Als die Gründerin dann 2017 das erste Mal von Cultured Meat hört, erkennt sie darin eine Lösung für viele verschiedene Probleme und gründet das Start-up Innocent Meat. Bei Cultured Meat handelt es sich um Fleisch, welches auf der Basis von tierischen Stammzellen hergestellt wird. Dabei werden Stammzellen von einem lebenden Tier in speziellen Bioreaktoren mit einer Nährstofflösung gefüttert und so zur Vermehrung angeregt.

Gertenbach sieht ihr Unternehmen allerdings nicht als Fleischproduzenten, sondern als Technologieanbieter. Sie will Herstellern in Zukunft die Technik liefern, selbst kultiviertes Fleisch herstellen zu können.

Damit kultiviertes Fleisch auf den deutschen Markt kommen kann, hat der Gesetzgeber noch einiges zu tun. Zunächst gilt es, die rechtlichen Voraussetzungen festzulegen. Die EU hat vor Jahren besondere gesetzliche Vorschriften für Novel Food eingeführt, unter die auch die Produkte aus Zellkultur fallen. Innocent Meat konzentriert sich aktuell auf die Produktion von Hackfleisch. Kälberserum wäre laut Gertenbach für eine große Produktion zu teuer. Innocent Meat verwendet deshalb eine Ackerpflanze als Basis für die Nährflüssigkeit. Wenn alles nach Plan läuft, will Innocent Meat ab 2026 mit der Produktion beginnen.

Seit dem vergangenen Jahr gibt es in den elf Restaurants von „The Ash“, die bundesweit betrieben werden, vegane Steaks. Der Clou dabei: Das Fleisch kommt aus einem 3-D-Drucker. „Zur Gründung von ‚The Ash‘ sind wir als reines Steakhaus gestartet. Inzwischen haben wir uns breiter aufgestellt und bieten veganes Fleisch vom Unternehmen Redefine Meat aus dem 3-D-Drucker an“, sagt Vertriebschef Benjamin Walter. Das Unternehmen „Redefine Meat“ kommt aus Israel und verfügt insgesamt über acht Drucker zur Produktion von veganem Fleisch. Diese stehen in Fabriken in den Niederlanden.

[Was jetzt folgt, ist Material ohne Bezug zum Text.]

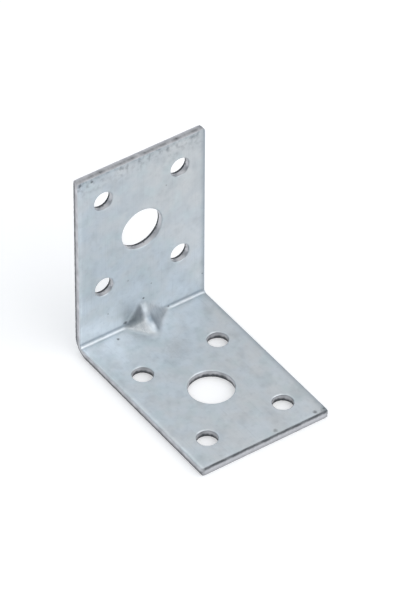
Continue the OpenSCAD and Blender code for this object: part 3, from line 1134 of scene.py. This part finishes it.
@dataclass(frozen=True)
class Studio:
    """A plain pale floor, soft lamps, and the camera at the photograph's viewing angle.

    Angles are in degrees: an azimuth of 0 looks along +Y, and 90 looks along -X. Sizes are mm.
    """

    camera_azimuth: float = 55.0
    camera_elevation: float = 41.73
    camera_roll: float = 0.28
    camera_distance: float = 1277.0
    camera_target: tuple[float, float, float] = (-20.08, 13.79, 3.73)
    lens: float = 329.2
    sensor: float = 36.0
    nearest: float = 50.0
    farthest: float = 50000.0
    floor_size: float = 6000.0
    floor_gap: float = 0.05
    floor_colour: str = "e4e4e4"
    floor_glow: float = 0.35
    sky_colour: str = "ffffff"
    world_colour: str = "dde0e4"
    horizon_colour: str = "68727c"
    horizon_low: float = 5.0
    horizon_high: float = 62.0
    dim_colour: str = "1e3444"
    dim_azimuth: float = 50.0
    dim_elevation: float = -4.0
    dim_inner: float = 28.0
    dim_outer: float = 41.0
    lamp_distance: float = 900.0
    lamps: tuple[Lamp, ...] = (
        Lamp("key", 120.0, 38.0, 1150.0, 0.95), Lamp("back", 235.0, 45.0, 1000.0, 0.04))

    @staticmethod
    def direction(azimuth: float, elevation: float) -> Vector:
        """Unit vector from the object to a place at an azimuth and an elevation."""
        a, e = math.radians(azimuth), math.radians(elevation)
        return Vector((math.sin(a) * math.cos(e), -math.cos(a) * math.cos(e), math.sin(e)))

    def add_camera(self) -> None:
        """Adds the camera and makes it the scene's own."""
        back = self.direction(self.camera_azimuth, self.camera_elevation)
        a, roll = math.radians(self.camera_azimuth), math.radians(self.camera_roll)
        level = Vector((math.cos(a), math.sin(a), 0))
        upright = back.cross(level)
        right = level * math.cos(roll) + upright * math.sin(roll)
        up = upright * math.cos(roll) - level * math.sin(roll)
        turn = Matrix((right, up, back)).transposed()
        data = bpy.data.cameras.new("camera")
        data.lens, data.sensor_width = self.lens, self.sensor
        data.clip_start, data.clip_end = self.nearest * MM, self.farthest * MM
        camera = bpy.data.objects.new("camera", data)
        place = (Vector(self.camera_target) + back * self.camera_distance) * MM
        camera.matrix_world = Matrix.Translation(place) @ turn.to_4x4()
        bpy.context.scene.collection.objects.link(camera)
        bpy.context.scene.camera = camera

    def add_lamp(self, lamp: Lamp) -> None:
        """Adds a lamp that faces the object. Its power is pi times its area and radiance.

        Args:
            lamp: The lamp.
        """
        data = bpy.data.lights.new(lamp.name, "AREA")
        data.shape, data.size = "SQUARE", lamp.size * MM
        data.energy = lamp.radiance * math.pi * (lamp.size * MM) ** 2
        stand = bpy.data.objects.new(lamp.name, data)
        way = self.direction(lamp.azimuth, lamp.elevation)
        stand.location = way * self.lamp_distance * MM
        stand.rotation_euler = way.to_track_quat("Z", "Y").to_euler()
        bpy.context.scene.collection.objects.link(stand)

    def add_floor(self) -> None:
        """Adds the pale floor, a little below the object, which keeps the object's shadow."""
        half, low = self.floor_size / 2 * MM, -self.floor_gap * MM
        mesh = bpy.data.meshes.new("floor")
        turns = [(-1, -1), (1, -1), (1, 1), (-1, 1)]
        mesh.from_pydata([(x * half, y * half, low) for x, y in turns], [], [(0, 1, 2, 3)])
        floor = bpy.data.objects.new("floor", mesh)
        bpy.context.scene.collection.objects.link(floor)
        material, tree = new_material("matt white paper")
        rays = add_node(tree, "ShaderNodeLightPath").outputs
        seen = add_node(tree, "ShaderNodeMath", {
            0: rays["Is Camera Ray"], 1: rays["Is Glossy Ray"]}, operation="MAXIMUM").outputs[0]
        seen = add_node(tree, "ShaderNodeMath", {
            0: seen, 1: rays["Is Transmission Ray"]}, operation="MAXIMUM").outputs[0]
        glow = add_node(tree, "ShaderNodeMath", {0: seen, 1: self.floor_glow},
                        operation="MULTIPLY").outputs[0]
        paper = add_node(tree, "ShaderNodeBsdfDiffuse", {"Color": linear(self.floor_colour)})
        light = add_node(tree, "ShaderNodeEmission", {"Strength": glow})
        both = add_node(tree, "ShaderNodeAddShader", {0: paper.outputs[0], 1: light.outputs[0]})
        add_node(tree, "ShaderNodeOutputMaterial", {"Surface": both.outputs[0]})
        mesh.materials.append(material)

    def add_world(self) -> None:
        """Adds the soft light all round: white to look at, a pale grey as a light, and in the
        metal white overhead, greyer near the horizon and dim behind the camera."""
        world = bpy.data.worlds.new("studio")
        world.use_nodes = True
        tree = world.node_tree
        tree.nodes.clear()
        rays = add_node(tree, "ShaderNodeLightPath").outputs
        way = add_node(tree, "ShaderNodeTexCoord").outputs["Generated"]
        side = add_node(tree, "ShaderNodeVectorMath", {
            0: way, 1: tuple(self.direction(self.dim_azimuth, self.dim_elevation))},
            operation="DOT_PRODUCT").outputs["Value"]
        share = add_node(tree, "ShaderNodeMapRange", {
            "Value": side, "From Min": math.cos(math.radians(self.dim_outer)),
            "From Max": math.cos(math.radians(self.dim_inner))},
            interpolation_type="SMOOTHSTEP").outputs[0]
        height = add_node(tree, "ShaderNodeSeparateXYZ", {0: way}).outputs["Z"]
        rise = add_node(tree, "ShaderNodeMapRange", {
            "Value": height, "From Min": math.sin(math.radians(self.horizon_low)),
            "From Max": math.sin(math.radians(self.horizon_high))},
            interpolation_type="SMOOTHSTEP").outputs[0]
        sky = add_node(tree, "ShaderNodeMix", {
            0: rise, 6: linear(self.horizon_colour), 7: linear(self.sky_colour)},
            data_type="RGBA").outputs[2]
        mirrored = add_node(tree, "ShaderNodeMix", {
            0: share, 6: sky, 7: linear(self.dim_colour)}, data_type="RGBA").outputs[2]
        seen = add_node(tree, "ShaderNodeMath", {
            0: rays["Is Glossy Ray"], 1: rays["Is Transmission Ray"]},
            operation="MAXIMUM").outputs[0]
        around = add_node(tree, "ShaderNodeMix", {
            0: seen, 6: linear(self.world_colour), 7: mirrored}, data_type="RGBA").outputs[2]
        around = add_node(tree, "ShaderNodeMix", {
            0: rays["Is Camera Ray"], 6: around, 7: linear(self.sky_colour)},
            data_type="RGBA").outputs[2]
        glow = add_node(tree, "ShaderNodeBackground", {"Color": around})
        add_node(tree, "ShaderNodeOutputWorld", {"Surface": glow.outputs[0]})
        bpy.context.scene.world = world

    def build(self) -> None:
        """Sets up the whole studio."""
        self.add_camera()
        self.add_world()
        self.add_floor()
        for lamp in self.lamps:
            self.add_lamp(lamp)
        bpy.context.scene.view_settings.view_transform = "Standard"


def main() -> None:
    """Builds the studio and the bracket."""
    logging.basicConfig(level=logging.INFO, format="%(name)s: %(message)s")
    Studio().build()
    LOG.info("studio: camera, world, floor and lamps")
    low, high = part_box(NODE)
    bracket = Bracket(width=(high.y - low.y) / MM, leg_length=(high.x - low.x) / MM)
    piece = bracket.build()
    piece.data.materials.append(GalvanisedSteel().build())
    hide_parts(NODE)
    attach(piece, "root")


if __name__ == "__main__":
    main()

Zur Gründung von ‚The Ash‘ sind wir als reines Steakhaus gestartet. Inzwischen haben wir uns breiter aufgestellt und bieten veganes Fleisch vom Unternehmen Redefine Meat aus dem 3-D-Drucker an. - Walter

Die faserige Fleischstruktur des Flank-Steaks, welches im 3-D-Drucker hergestellt wird, entsteht dadurch, dass das Unternehmen Blut, Muskeln und Fett nachbildet, aber auf pflanzlicher Basis. Das Blut besteht zum Beispiel aus Rote-Bete- und Cranberry-Saft; die Muskelfasern bestehen aus Proteinen. Im 3-D-Drucker entsteht dann Schicht für Schicht die richtige Kombination, sodass es wie Fleisch aufgebaut ist. Diese Technologie ermöglicht die Herstellung exakter Strukturen, mit denen die Muskel- und Fettstrukturen von Fleischstücken nachgebildet werden können.

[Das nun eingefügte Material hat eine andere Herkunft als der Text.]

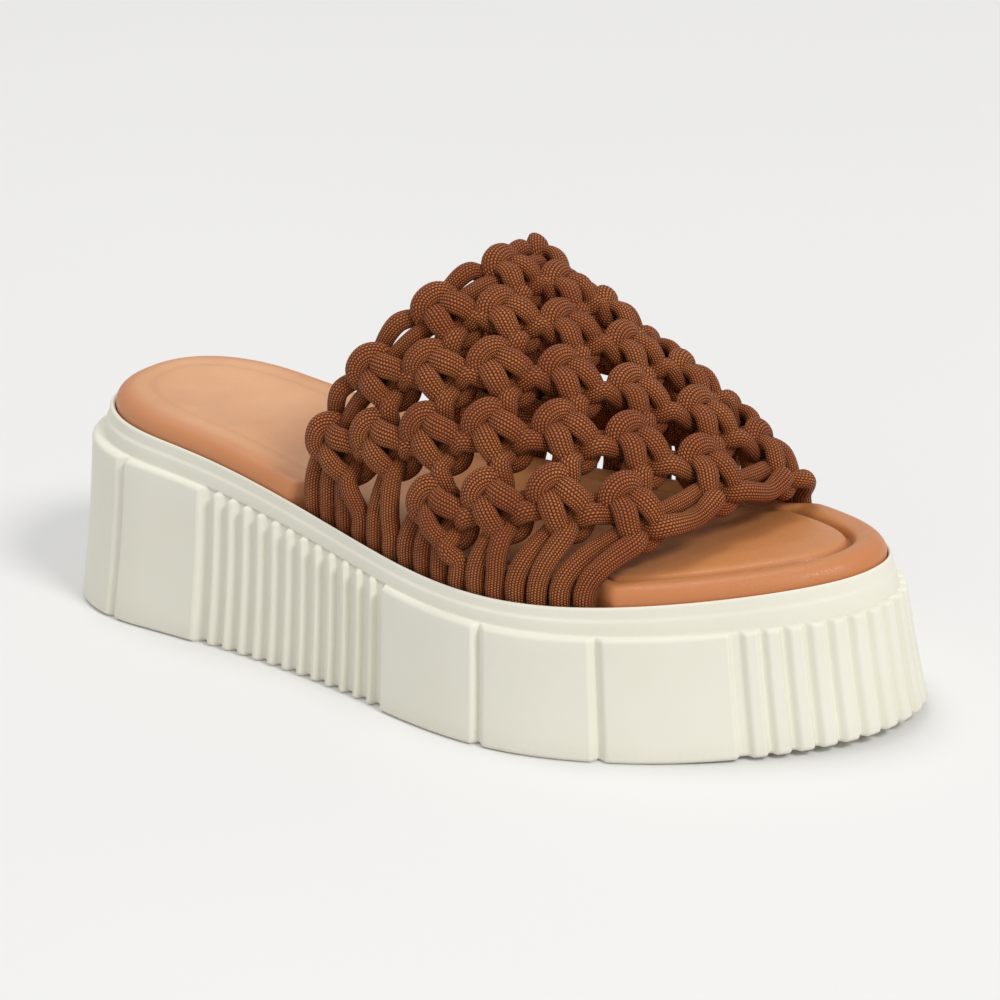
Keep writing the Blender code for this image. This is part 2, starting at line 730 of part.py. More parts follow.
def main():
    for obj in list(bpy.data.objects):
        bpy.data.objects.remove(obj, do_unlink=True)
    collection = bpy.data.collections.new("platform_sandal")
    bpy.context.scene.collection.children.link(collection)
    make_object("sole", sole_shape(), collection)
    make_object("footbed", footbed_shape(), collection)
    make_object("upper", upper_shape(), collection)


main()
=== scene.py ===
"""Looks of a right platform sandal: moulded sole, padded leather footbed and a band of knotted cord.

Toe to +X, lateral side to -Y, floor at z = 0, metres.
"""

import math

import bmesh
import bpy
import numpy as np
from mathutils import Matrix, Vector


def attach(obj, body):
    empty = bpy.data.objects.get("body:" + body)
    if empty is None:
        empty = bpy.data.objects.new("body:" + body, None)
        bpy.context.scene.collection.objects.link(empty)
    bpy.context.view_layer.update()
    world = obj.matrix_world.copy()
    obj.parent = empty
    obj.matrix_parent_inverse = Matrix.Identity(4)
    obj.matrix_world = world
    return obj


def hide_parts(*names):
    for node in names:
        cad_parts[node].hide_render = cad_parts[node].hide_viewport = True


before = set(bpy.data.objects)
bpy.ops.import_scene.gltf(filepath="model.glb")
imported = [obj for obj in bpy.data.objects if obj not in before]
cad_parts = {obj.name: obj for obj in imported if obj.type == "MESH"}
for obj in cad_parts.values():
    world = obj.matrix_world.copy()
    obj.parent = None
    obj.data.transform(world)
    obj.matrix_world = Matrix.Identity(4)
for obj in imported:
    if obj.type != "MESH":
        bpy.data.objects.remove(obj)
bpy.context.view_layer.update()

# Sizes of the last and of the platform, as in the CAD
FOOTBED_LENGTH = 0.250
PLAN_WIDTH = 0.098
HEEL_HEIGHT = 0.0575
INSTEP_HEIGHT = 0.0670
CLEARANCE = 0.0003
PLAN = (
    (0.00, 0.000, 0.302),
    (0.20, -0.038, 0.301),
    (0.45, -0.055, 0.379),
    (0.70, 0.001, 0.524),
    (1.00, 0.067, 0.420),
)
HEEL_ROUND = 0.16
HEEL_ROUND_POWER = 2.33
TOE_ROUND = 0.49
TOE_ROUND_POWER = 2.22
RIM = ((0.00, 1.000), (0.25, 0.904), (0.50, 0.730), (0.70, 0.666), (1.00, 0.772))
SIDE_REACH = 0.007
LEDGE_DROP = 0.0090
SIDE = (
    (0.00, 1.00, 0.88, 0.97),
    (0.30, 0.62, 0.66, 0.89),
    (0.50, 0.66, 0.60, 0.84),
    (0.70, 0.96, 0.76, 0.80),
    (1.00, 0.74, 0.66, 1.07),
)
TOE_SPRING = 0.0030
TOE_SPRING_START = 0.80
MIN_LEDGE = 0.0036

# Camera of the photo, fitted to both shoes, then aimed at the one shoe
CAMERA_PLACE = (0.6830, -0.8191, 0.4193)
CAMERA_FORWARD = (-0.5475, 0.7761, -0.3128)
CAMERA_ROLL = -1.82
CAMERA_AZIMUTH = 35.2
CAMERA_ELEVATION = 18.23
PHOTO_FOCAL = 2680.0
PHOTO_MIDDLE = 500.0
PHOTO_AIM = (314.0, 568.0)
SENSOR_WIDTH = 36.0
ZOOM = 1.53


def spline(table, column, where):
    """Natural cubic spline through one column of a table, at the stations asked for."""
    xs = np.array([row[0] for row in table])
    ys = np.array([row[column] for row in table])
    gaps = np.diff(xs)
    slopes = np.diff(ys) / gaps
    count = len(xs)
    system = np.eye(count)
    right = np.zeros(count)
    for i in range(1, count - 1):
        system[i, i - 1] = gaps[i - 1]
        system[i, i] = 2.0 * (gaps[i - 1] + gaps[i])
        system[i, i + 1] = gaps[i]
        right[i] = 6.0 * (slopes[i] - slopes[i - 1])
    bends = np.linalg.solve(system, right)
    where = np.asarray(where, dtype=float)
    i = np.clip(np.searchsorted(xs, where) - 1, 0, count - 2)
    before = where - xs[i]
    after = xs[i + 1] - where
    curve = (bends[i] * after**3 + bends[i + 1] * before**3) / (6.0 * gaps[i])
    line = (ys[i] / gaps[i] - bends[i] * gaps[i] / 6.0) * after
    return curve + line + (ys[i + 1] / gaps[i] - bends[i + 1] * gaps[i] / 6.0) * before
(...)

Fleisch schmeckt nach Fleisch

Fleischersatzprodukte stehen laut Walter schon länger auf der Speisekarte. Das Fleisch aus dem 3-D-Drucker ist trotzdem eine große Neuheit, da „es echtem Fleisch in Aussehen und Geschmack sehr nahekommt“. Essen kann man es als Hackfleischersatz in Sauce bolognese oder auch als Flank-Steak. Das Feedback der Gäste sei positiv, sagt Walter. „Das Besondere an dem Fleisch ist der Geschmack, dass der Gast das Gefühl hat, richtiges Fleisch zu essen.“ Das Flank-Steak sehe laut Walter nicht nur so aus, als wäre es ein Stück Fleisch, sondern durch das Druckverfahren versuche der Hersteller, den Fleischsaft und die Sehnen nachzubilden. Dann habe der Konsument auch ein Mundgefühl, als ob er Fleisch kaue, so Walter.

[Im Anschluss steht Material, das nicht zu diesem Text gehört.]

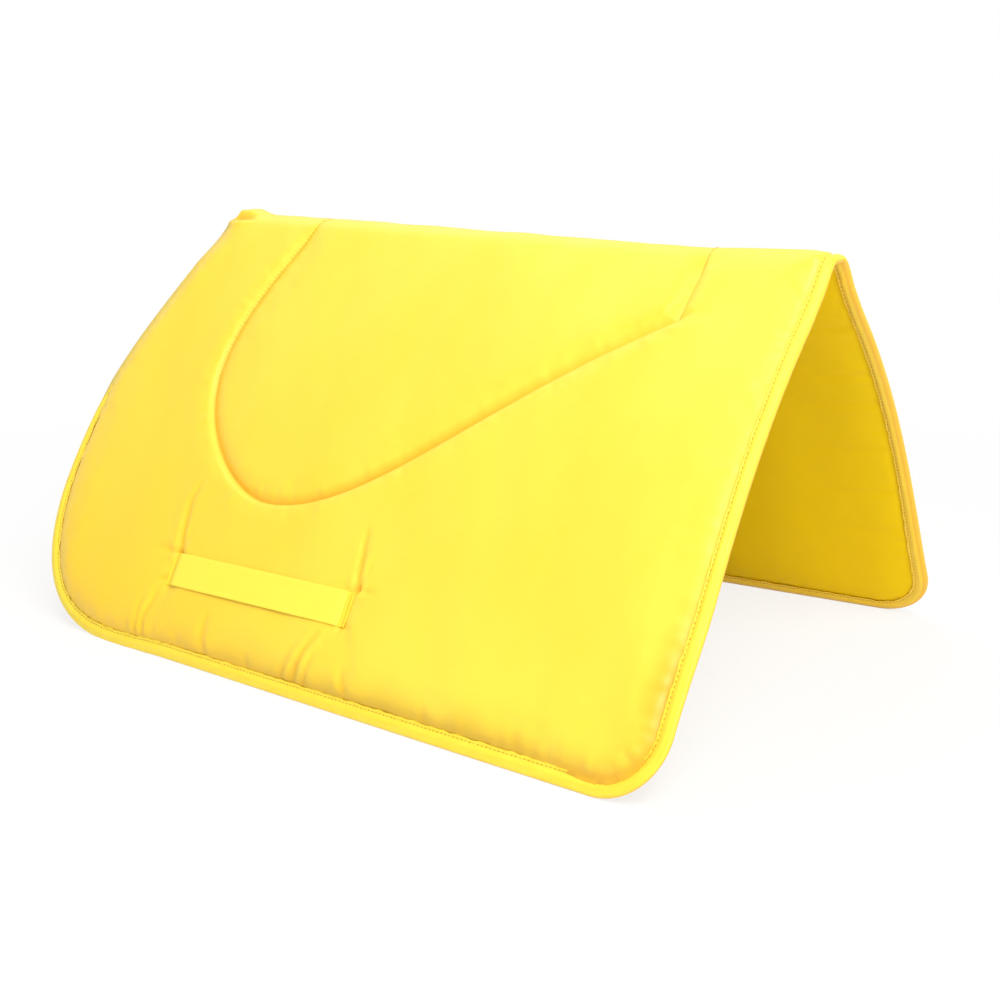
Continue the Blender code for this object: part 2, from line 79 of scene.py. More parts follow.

Ein Kommentar von Jens Hertling, Redakteur für den FWG-Bereich bei der Lebensmittel Praxis:



Zeit nicht verschlafen!



Es geht nichts über ein gutes Stück Steak. Diese Aussage von Fleisch-Fans wird auch in Zukunft Bestand haben. Premiumfleisch wird es demnach weiter geben. Das ist die gute Nachricht. Die Kehrseite der Medaille ist, dass Experten prophezeien, dass die Zukunft in alternativen Proteinen liegt. Die Hersteller im FWG-Bereich müssen jetzt hier dringend darauf achten, dass sie die Zeichen der Zeit nicht verschlafen. Andererseits gibt es ein großes Potenzial für neue Projekte, Produkte und Technologien. Erste Firmen haben dies erkannt und investieren in neue Technologien.